Jeff, the hunting argument would have validity if people wanted guns that were actually for sensible hunting. NZ has a very high level of gun ownership, almost exclusively hunting weapons. It’s very hard to get a licence for non-hunting weapons such as handguns, military or military appearing weapons. Special licences and background checks/restrictions apply and most people will be turned down flat. Even a simple bunny hunting rifle requires a licence, Police background check, proper storage facility and needs renewing every 10 years.
You don’t need high calibre automatic weapons, hand guns or whatever for hunting.

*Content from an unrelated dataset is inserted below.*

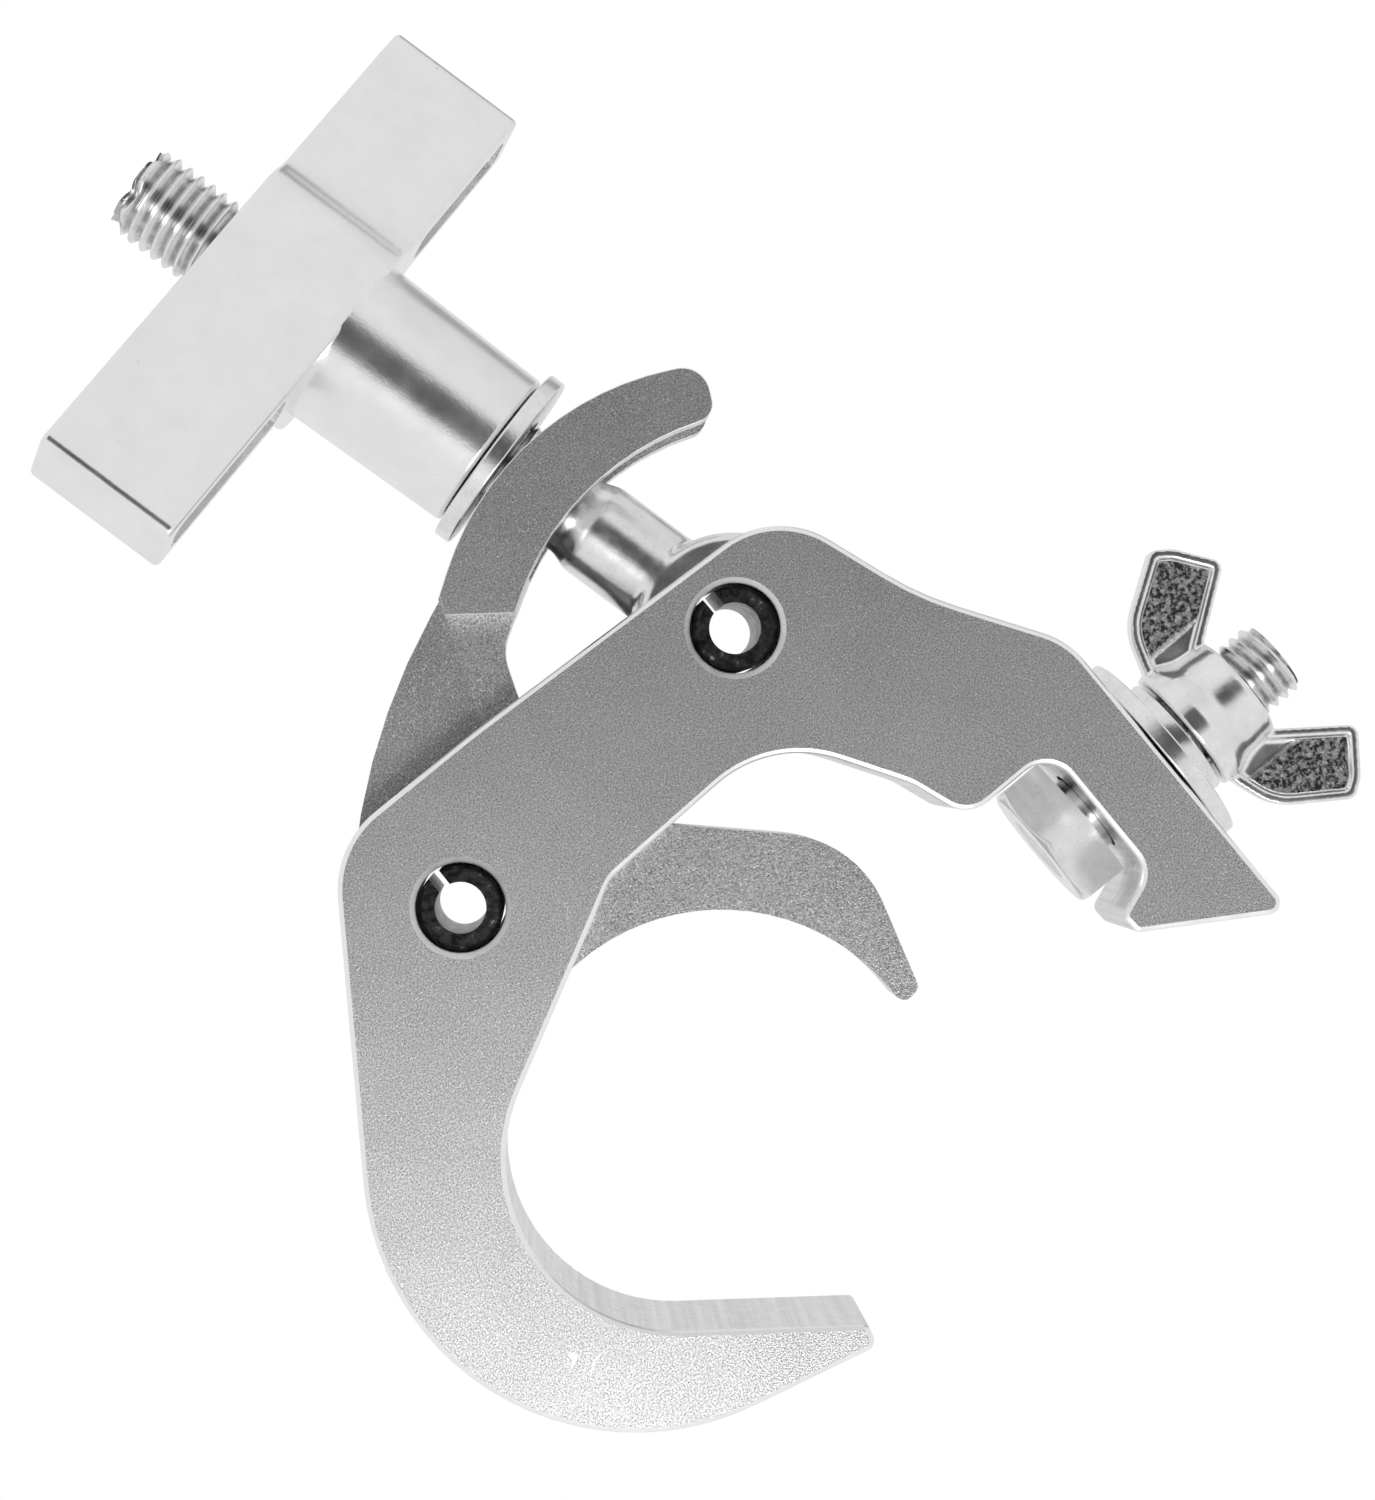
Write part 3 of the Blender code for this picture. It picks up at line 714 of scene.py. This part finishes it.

When that guy was complaining about not being allowed his gun of choice I doubt it was a 17HMR, 0.338 or anything in between.
[…] a comment by Dave Ricks on Towns that have never recovered from the gold […]
““I wake up in the morning and think, ‘What is California going to do to me today?’’’
Please forgive me Mr. Baird if I don’t give a fuck. Just finished a book ‘”All the real Indians died off” : and 20 other myths about Native Americans’ in which it is pointed out that for several decades in the 19th century, California’s official policy towards its original inhabitants was extermination by private militias. Sounds like he’s kinda a fan of private militias. I wonder if he thinks the ethnic cleansing of California was “miraculous?” Is gunpowder a miracle?
I wonder which side Mr. Baird would have supported had he lived back in the day?